Rise of Crypto in Fraudulent Schemes
The OctaFX case is yet another example of how cryptocurrencies are increasingly being used to facilitate fraud, given their semi-anonymous, decentralized nature. Without robust Know-Your-Customer (KYC) protocols and international cooperation, such platforms provide a fertile ground for money laundering, Ponzi schemes, and other financial crimes.
Challenges in Tracing Crypto Assets
Despite blockchain’s transparency, tracking illicit crypto transactions remains a challenge due to the use of mixing services, privacy coins, and cross-chain swaps. In the OctaFX case, advanced forensic tools and inter-agency collaboration were crucial in identifying and freezing assets.
India’s Enforcement Evolution
The ED’s aggressive stance in this case signals a broader shift in India’s approach to digital asset enforcement. With multiple high-profile cases emerging over the past year, agencies are investing in crypto forensics, blockchain analytics, and international partnerships to stay ahead of increasingly sophisticated financial crimes.
Investor Caution and the Need for Awareness
This incident also serves as a stark reminder for retail investors to exercise extreme caution while investing in online trading or forex platforms, especially those operating without government authorization. Promises of guaranteed high returns are often red flags indicating Ponzi or pyramid schemes.
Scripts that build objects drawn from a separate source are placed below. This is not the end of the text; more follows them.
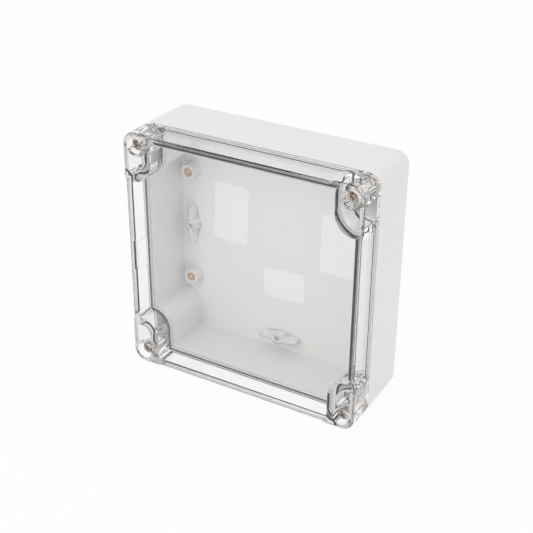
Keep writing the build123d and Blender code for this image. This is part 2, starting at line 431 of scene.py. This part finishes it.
def combine(piece, tool, how="DIFFERENCE"):
    activate(piece)
    bpy.ops.object.modifier_add(type="BOOLEAN")
    piece.modifiers[-1].operation = how
    piece.modifiers[-1].solver = "EXACT"
    piece.modifiers[-1].object = tool
    bpy.ops.object.modifier_apply(modifier=piece.modifiers[-1].name)
    bpy.data.objects.remove(tool)


def flipped(piece, x, z):
    # Copy with its own mesh, mirrored across the middle of the box where x or z is -1
    activate(piece)
    bpy.ops.object.duplicate(linked=False)
    copy = bpy.context.object
    copy.location.z = middle * mm * (1 - z)
    copy.scale = (x, 1, z)
    settle(copy)
    bpy.ops.object.mode_set(mode="EDIT")
    bpy.ops.mesh.select_all(action="SELECT")
    bpy.ops.mesh.normals_make_consistent(inside=False)
    bpy.ops.object.mode_set(mode="OBJECT")
    return copy


def turned(profile, sides=48):
    # Turned piece along the middle axis: pairs of level and radius in mm, from one end to the other
    deselect()
    level, radius = profile[0]
    bpy.ops.mesh.primitive_circle_add(vertices=sides, radius=radius * mm, fill_type="NGON",
                                      location=(0, level * mm, middle * mm),
                                      rotation=(radians(90), 0, 0))
    piece = bpy.context.object
    settle(piece)
    bpy.ops.object.mode_set(mode="EDIT")
    bpy.ops.mesh.select_all(action="SELECT")
    for nextLevel, nextRadius in profile[1:]:
        step = (0, (nextLevel - level) * mm, 0)
        bpy.ops.mesh.extrude_region_move(TRANSFORM_OT_translate={"value": step})
        grow = nextRadius / radius
        bpy.ops.transform.resize(value=(grow, 1, grow),
                                 center_override=(0, nextLevel * mm, middle * mm))
        level, radius = nextLevel, nextRadius
    bpy.ops.mesh.select_all(action="SELECT")
    bpy.ops.mesh.normals_make_consistent(inside=False)
    bpy.ops.object.mode_set(mode="OBJECT")
    return piece


def helix(radius, depth, pitch, start, turns, foot=0.42, steps=24):
    # Thread ridge round the middle axis: radius of its crest, its depth (negative inside a bore),
    # pitch, first level, number of turns, and half the width of its foot in pitches
    deselect()
    bpy.ops.mesh.primitive_circle_add(vertices=3, radius=1, fill_type="NOTHING",
                                      rotation=(0, 0, radians(-90)))
    ridge = bpy.context.object
    settle(ridge)
    for vertex in ridge.data.vertices:
        crest = vertex.co.x > 0.9           # the corner of the triangle that points outwards
        side = 0 if crest else (1 if vertex.co.y > 0 else -1)
        vertex.co = ((radius - (0 if crest else depth)) * mm, side * foot * pitch * mm, 0)
    bpy.ops.object.modifier_add(type="SCREW")
    winding = ridge.modifiers[-1]
    winding.axis = "Y"
    winding.screw_offset = pitch * mm
    winding.iterations = turns
    winding.steps = steps
    winding.render_steps = steps
    bpy.ops.object.modifier_apply(modifier=winding.name)
    bpy.ops.object.mode_set(mode="EDIT")
    bpy.ops.mesh.select_all(action="DESELECT")
    bpy.ops.mesh.select_mode(type="EDGE")
    bpy.ops.mesh.select_non_manifold(extend=False)
    bpy.ops.mesh.edge_face_add()
    bpy.ops.mesh.select_all(action="SELECT")
    bpy.ops.mesh.normals_make_consistent(inside=False)
    bpy.ops.object.mode_set(mode="OBJECT")
    ridge.location = (0, start * mm, middle * mm)
    settle(ridge)
    return ridge


def join(piece, *others):
    activate(piece)
    for other in others:
        other.select_set(True)
    bpy.ops.object.join()


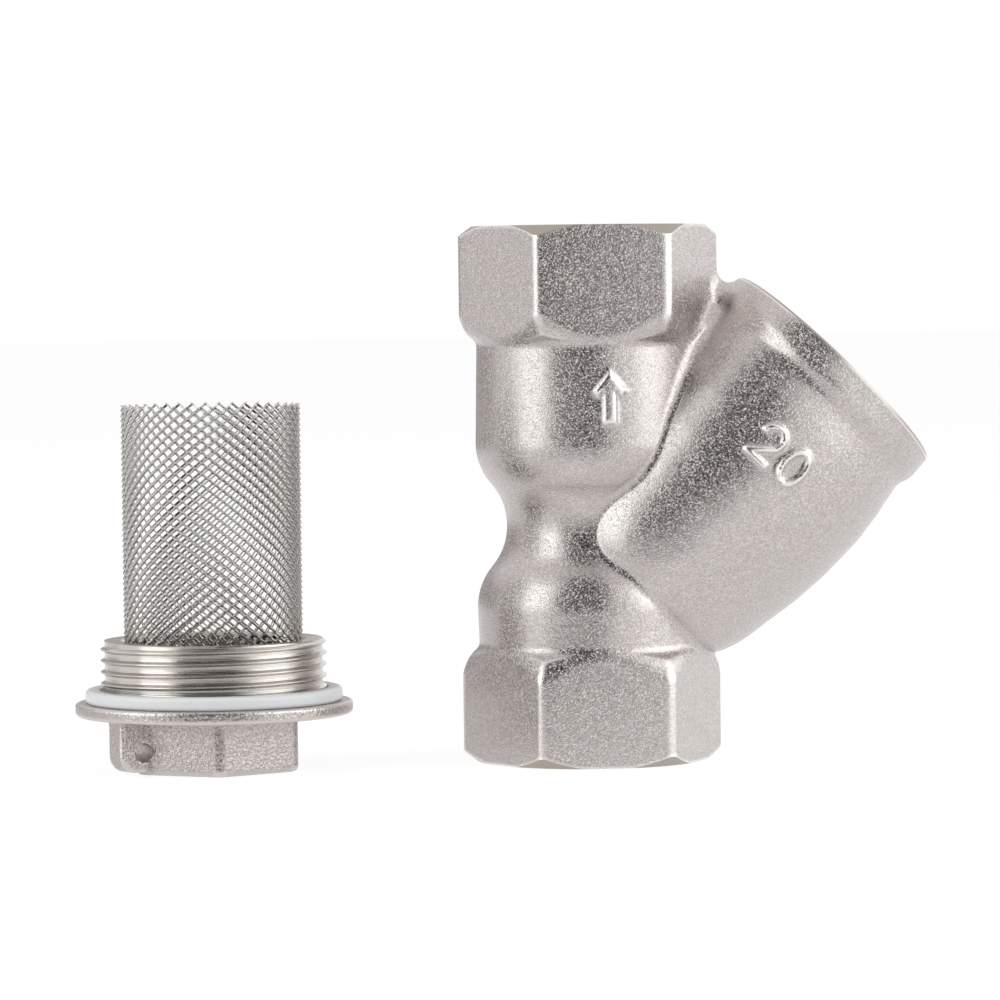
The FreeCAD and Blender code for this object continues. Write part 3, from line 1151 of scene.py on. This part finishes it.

Potential Policy Repercussions
In the wake of this scandal, Indian policymakers may accelerate efforts to introduce a regulatory framework for digital assets. This could include licensing requirements for exchanges, stricter anti-money laundering (AML) compliance, and tighter control over cross-border fund flows.
Looking Forward
As digital finance continues to evolve, the balance between innovation and security becomes increasingly critical. Authorities around the world, including in India, must work together to close regulatory gaps, improve surveillance, and educate the public to prevent future scams of this magnitude.
The dismantling of the OctaFX network is a significant victory for law enforcement, but it also underscores the urgent need for global cooperation and robust regulation in the crypto space.